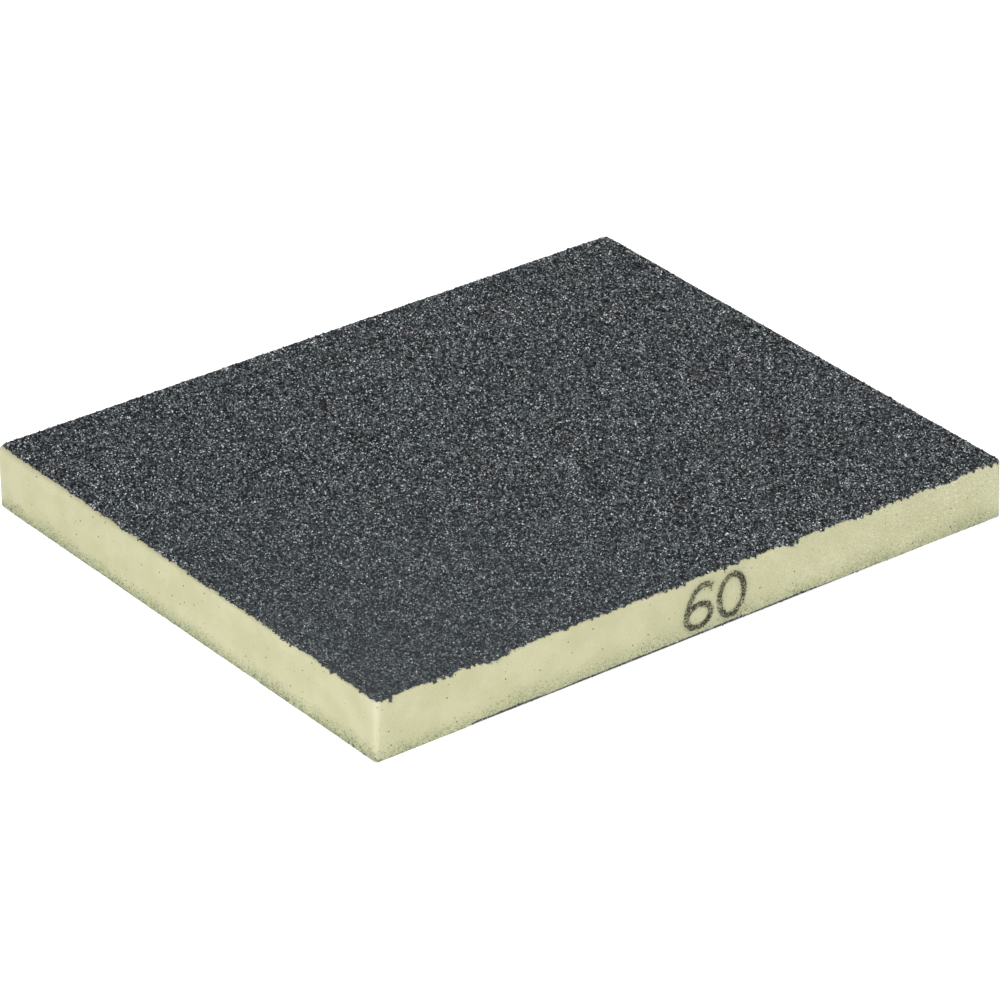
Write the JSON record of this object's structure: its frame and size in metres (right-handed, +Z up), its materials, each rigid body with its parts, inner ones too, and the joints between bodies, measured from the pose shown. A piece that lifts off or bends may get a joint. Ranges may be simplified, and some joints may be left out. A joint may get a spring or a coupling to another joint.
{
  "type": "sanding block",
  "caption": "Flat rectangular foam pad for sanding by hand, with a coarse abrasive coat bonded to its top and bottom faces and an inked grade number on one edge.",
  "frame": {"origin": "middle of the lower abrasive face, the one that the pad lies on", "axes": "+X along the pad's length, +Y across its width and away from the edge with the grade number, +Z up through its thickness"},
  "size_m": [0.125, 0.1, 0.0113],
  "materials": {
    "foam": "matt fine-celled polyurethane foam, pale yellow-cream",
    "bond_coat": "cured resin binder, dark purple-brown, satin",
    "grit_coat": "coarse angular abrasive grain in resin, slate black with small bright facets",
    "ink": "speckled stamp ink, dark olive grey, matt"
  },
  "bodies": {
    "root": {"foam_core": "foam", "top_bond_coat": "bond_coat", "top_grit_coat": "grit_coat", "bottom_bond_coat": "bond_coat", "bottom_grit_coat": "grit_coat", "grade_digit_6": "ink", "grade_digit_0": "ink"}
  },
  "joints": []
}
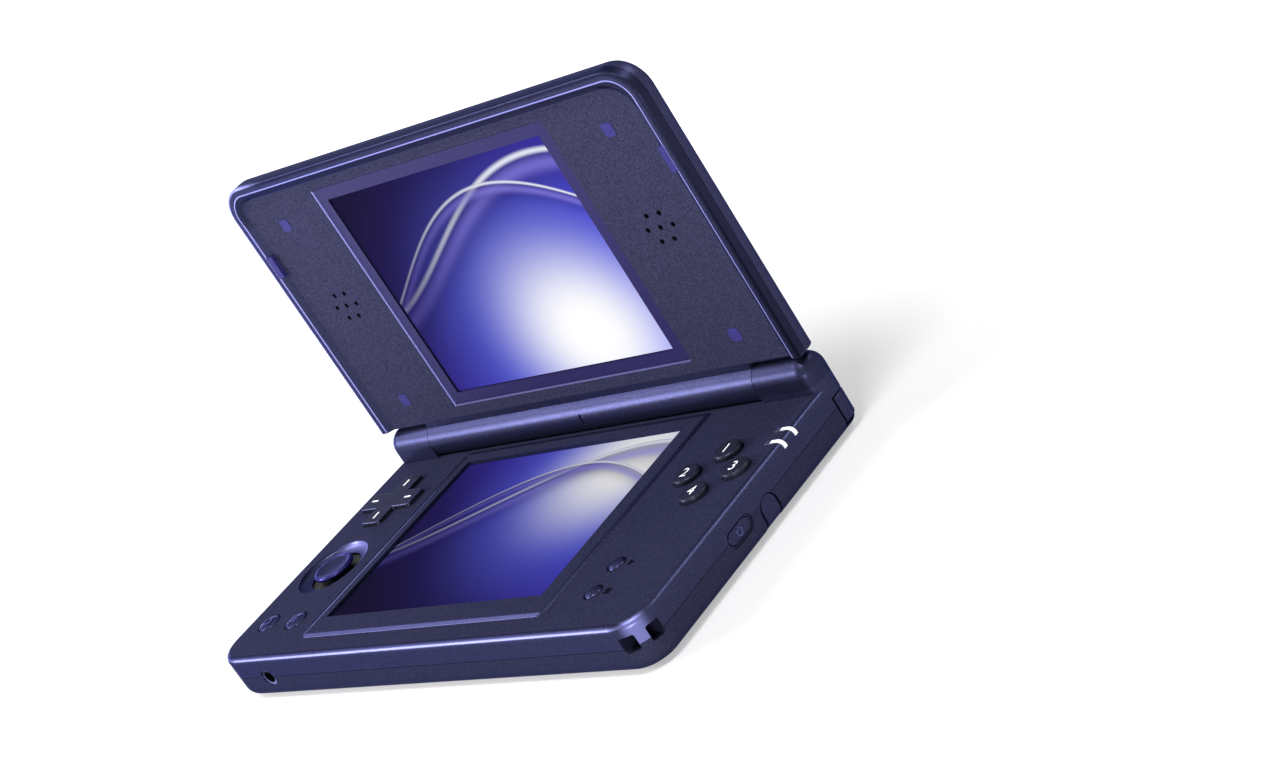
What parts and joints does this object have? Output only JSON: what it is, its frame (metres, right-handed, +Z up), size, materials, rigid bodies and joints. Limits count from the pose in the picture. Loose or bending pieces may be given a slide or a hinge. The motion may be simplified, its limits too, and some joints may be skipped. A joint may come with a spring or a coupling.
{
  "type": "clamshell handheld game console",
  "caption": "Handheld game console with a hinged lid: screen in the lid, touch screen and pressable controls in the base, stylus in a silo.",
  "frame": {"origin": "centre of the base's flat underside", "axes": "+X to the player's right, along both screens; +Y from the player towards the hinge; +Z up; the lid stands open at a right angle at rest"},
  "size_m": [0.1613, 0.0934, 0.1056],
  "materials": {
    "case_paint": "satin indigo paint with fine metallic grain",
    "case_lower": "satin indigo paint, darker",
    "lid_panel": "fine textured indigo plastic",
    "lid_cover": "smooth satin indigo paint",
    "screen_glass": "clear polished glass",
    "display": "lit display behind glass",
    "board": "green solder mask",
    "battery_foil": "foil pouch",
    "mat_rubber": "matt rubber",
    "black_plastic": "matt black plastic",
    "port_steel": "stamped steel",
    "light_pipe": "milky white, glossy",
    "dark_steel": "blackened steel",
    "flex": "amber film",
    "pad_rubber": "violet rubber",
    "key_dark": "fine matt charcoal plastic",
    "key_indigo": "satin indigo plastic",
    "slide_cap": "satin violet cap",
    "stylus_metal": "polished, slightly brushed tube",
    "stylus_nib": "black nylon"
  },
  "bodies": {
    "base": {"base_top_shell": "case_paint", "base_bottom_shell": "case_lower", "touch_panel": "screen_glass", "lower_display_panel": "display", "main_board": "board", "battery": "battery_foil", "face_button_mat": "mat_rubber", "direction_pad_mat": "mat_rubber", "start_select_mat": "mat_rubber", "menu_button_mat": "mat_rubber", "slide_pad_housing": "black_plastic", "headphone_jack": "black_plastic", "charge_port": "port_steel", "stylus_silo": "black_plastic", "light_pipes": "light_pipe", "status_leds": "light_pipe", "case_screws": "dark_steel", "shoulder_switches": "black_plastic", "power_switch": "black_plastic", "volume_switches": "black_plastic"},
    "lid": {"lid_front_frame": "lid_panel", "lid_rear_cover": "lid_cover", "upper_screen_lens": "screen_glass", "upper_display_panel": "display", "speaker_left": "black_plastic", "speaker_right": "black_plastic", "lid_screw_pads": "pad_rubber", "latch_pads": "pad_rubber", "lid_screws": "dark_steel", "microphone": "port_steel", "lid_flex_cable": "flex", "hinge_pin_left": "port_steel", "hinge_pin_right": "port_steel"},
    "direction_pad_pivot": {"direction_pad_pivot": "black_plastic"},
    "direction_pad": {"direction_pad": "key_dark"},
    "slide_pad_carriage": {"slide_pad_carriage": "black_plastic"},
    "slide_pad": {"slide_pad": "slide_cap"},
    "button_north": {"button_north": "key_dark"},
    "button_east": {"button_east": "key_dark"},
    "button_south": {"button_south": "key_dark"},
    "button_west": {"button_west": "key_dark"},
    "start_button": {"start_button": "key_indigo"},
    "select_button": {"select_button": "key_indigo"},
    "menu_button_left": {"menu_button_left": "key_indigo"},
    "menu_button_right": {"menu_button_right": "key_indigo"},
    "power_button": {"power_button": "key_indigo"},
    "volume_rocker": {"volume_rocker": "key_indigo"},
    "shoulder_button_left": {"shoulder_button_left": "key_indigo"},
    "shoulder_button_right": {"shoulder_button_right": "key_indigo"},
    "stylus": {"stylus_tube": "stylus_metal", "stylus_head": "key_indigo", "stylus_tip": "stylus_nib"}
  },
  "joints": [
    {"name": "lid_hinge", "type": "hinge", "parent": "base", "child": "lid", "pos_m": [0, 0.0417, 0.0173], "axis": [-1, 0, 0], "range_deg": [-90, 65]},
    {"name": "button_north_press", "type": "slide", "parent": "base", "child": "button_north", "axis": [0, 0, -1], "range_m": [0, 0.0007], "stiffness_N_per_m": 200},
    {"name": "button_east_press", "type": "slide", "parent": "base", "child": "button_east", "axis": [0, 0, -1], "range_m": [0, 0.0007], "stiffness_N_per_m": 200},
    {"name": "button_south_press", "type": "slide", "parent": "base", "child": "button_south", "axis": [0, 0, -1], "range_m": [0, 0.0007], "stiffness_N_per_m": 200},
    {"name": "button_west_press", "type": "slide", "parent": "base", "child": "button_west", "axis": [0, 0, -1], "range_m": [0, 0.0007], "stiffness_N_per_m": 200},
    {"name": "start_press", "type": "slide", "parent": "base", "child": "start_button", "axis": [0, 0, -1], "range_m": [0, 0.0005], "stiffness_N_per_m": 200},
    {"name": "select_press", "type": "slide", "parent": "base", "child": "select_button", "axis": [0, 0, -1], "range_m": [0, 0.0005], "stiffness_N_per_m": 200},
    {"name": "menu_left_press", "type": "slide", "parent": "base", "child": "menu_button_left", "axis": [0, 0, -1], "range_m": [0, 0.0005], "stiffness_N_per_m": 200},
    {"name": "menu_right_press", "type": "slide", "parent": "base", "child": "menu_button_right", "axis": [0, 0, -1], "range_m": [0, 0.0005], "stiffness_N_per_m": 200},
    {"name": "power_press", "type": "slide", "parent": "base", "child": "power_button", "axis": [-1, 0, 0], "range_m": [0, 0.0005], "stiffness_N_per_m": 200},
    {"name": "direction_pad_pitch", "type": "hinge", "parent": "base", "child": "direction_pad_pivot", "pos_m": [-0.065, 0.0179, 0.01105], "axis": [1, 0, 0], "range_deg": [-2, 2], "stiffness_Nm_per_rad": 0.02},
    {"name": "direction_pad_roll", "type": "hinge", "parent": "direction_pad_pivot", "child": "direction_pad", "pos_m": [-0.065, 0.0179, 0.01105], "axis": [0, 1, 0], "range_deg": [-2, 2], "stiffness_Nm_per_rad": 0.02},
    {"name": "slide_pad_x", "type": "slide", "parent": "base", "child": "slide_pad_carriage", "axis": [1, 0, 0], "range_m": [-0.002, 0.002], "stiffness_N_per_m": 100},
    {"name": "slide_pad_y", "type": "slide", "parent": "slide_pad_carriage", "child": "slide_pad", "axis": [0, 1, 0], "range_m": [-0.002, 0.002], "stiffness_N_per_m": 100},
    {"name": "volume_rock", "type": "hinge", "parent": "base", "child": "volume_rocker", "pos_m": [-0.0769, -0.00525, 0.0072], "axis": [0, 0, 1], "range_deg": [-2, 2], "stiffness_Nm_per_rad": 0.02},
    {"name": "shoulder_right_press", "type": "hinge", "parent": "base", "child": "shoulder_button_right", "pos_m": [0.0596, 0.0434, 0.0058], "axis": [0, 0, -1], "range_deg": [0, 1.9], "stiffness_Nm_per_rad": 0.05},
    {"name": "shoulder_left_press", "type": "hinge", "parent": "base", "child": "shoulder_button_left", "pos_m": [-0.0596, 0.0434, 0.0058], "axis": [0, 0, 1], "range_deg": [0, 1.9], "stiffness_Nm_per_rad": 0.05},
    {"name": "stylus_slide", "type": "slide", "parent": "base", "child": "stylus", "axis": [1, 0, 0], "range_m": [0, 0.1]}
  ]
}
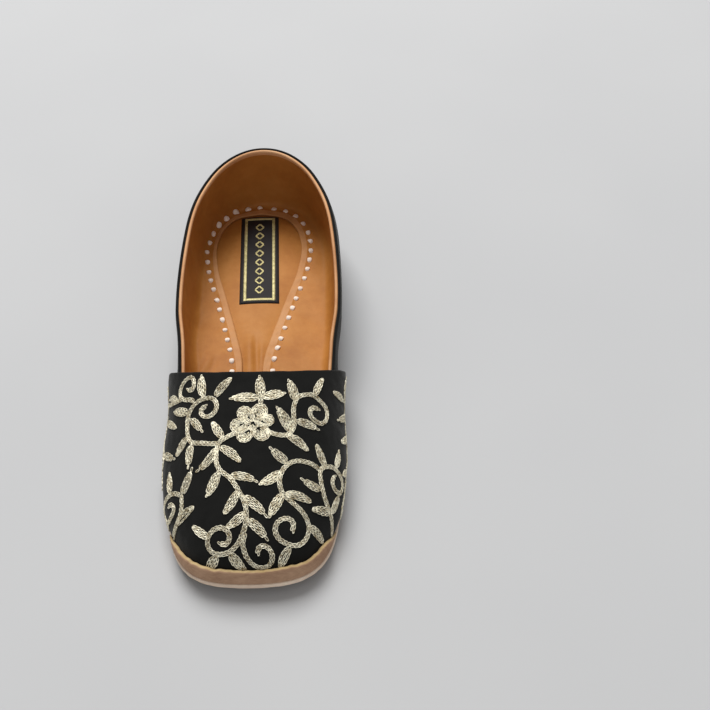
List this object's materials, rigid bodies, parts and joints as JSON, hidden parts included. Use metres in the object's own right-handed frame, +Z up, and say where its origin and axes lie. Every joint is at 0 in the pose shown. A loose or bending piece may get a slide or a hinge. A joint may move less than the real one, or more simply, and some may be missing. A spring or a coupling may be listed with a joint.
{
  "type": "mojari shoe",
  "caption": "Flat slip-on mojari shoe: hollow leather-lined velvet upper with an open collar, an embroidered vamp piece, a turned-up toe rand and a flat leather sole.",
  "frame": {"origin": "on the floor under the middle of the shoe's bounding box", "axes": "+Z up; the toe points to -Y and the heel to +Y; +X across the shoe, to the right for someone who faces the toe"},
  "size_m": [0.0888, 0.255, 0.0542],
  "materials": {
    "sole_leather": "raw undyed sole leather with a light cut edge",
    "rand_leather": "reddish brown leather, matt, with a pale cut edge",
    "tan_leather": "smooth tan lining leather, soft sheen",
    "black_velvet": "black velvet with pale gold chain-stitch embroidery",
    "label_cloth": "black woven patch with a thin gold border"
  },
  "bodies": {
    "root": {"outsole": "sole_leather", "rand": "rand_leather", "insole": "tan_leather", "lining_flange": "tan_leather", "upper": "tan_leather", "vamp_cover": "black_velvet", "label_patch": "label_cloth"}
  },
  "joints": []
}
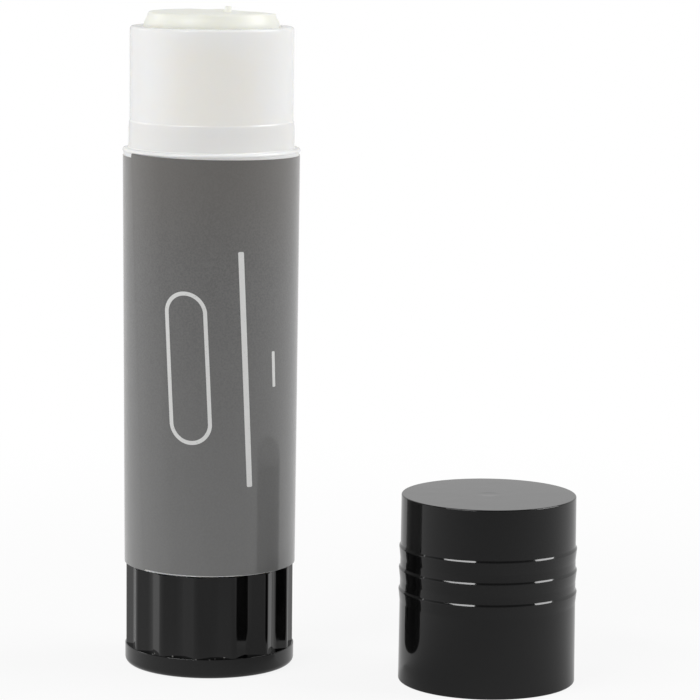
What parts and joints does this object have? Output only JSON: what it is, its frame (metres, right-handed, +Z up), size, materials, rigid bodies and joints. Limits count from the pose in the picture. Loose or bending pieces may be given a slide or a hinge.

- _Task requirements_
Within the entries above, how many lines contain "parts"? Respond with the number only.

- _Result of this task_
4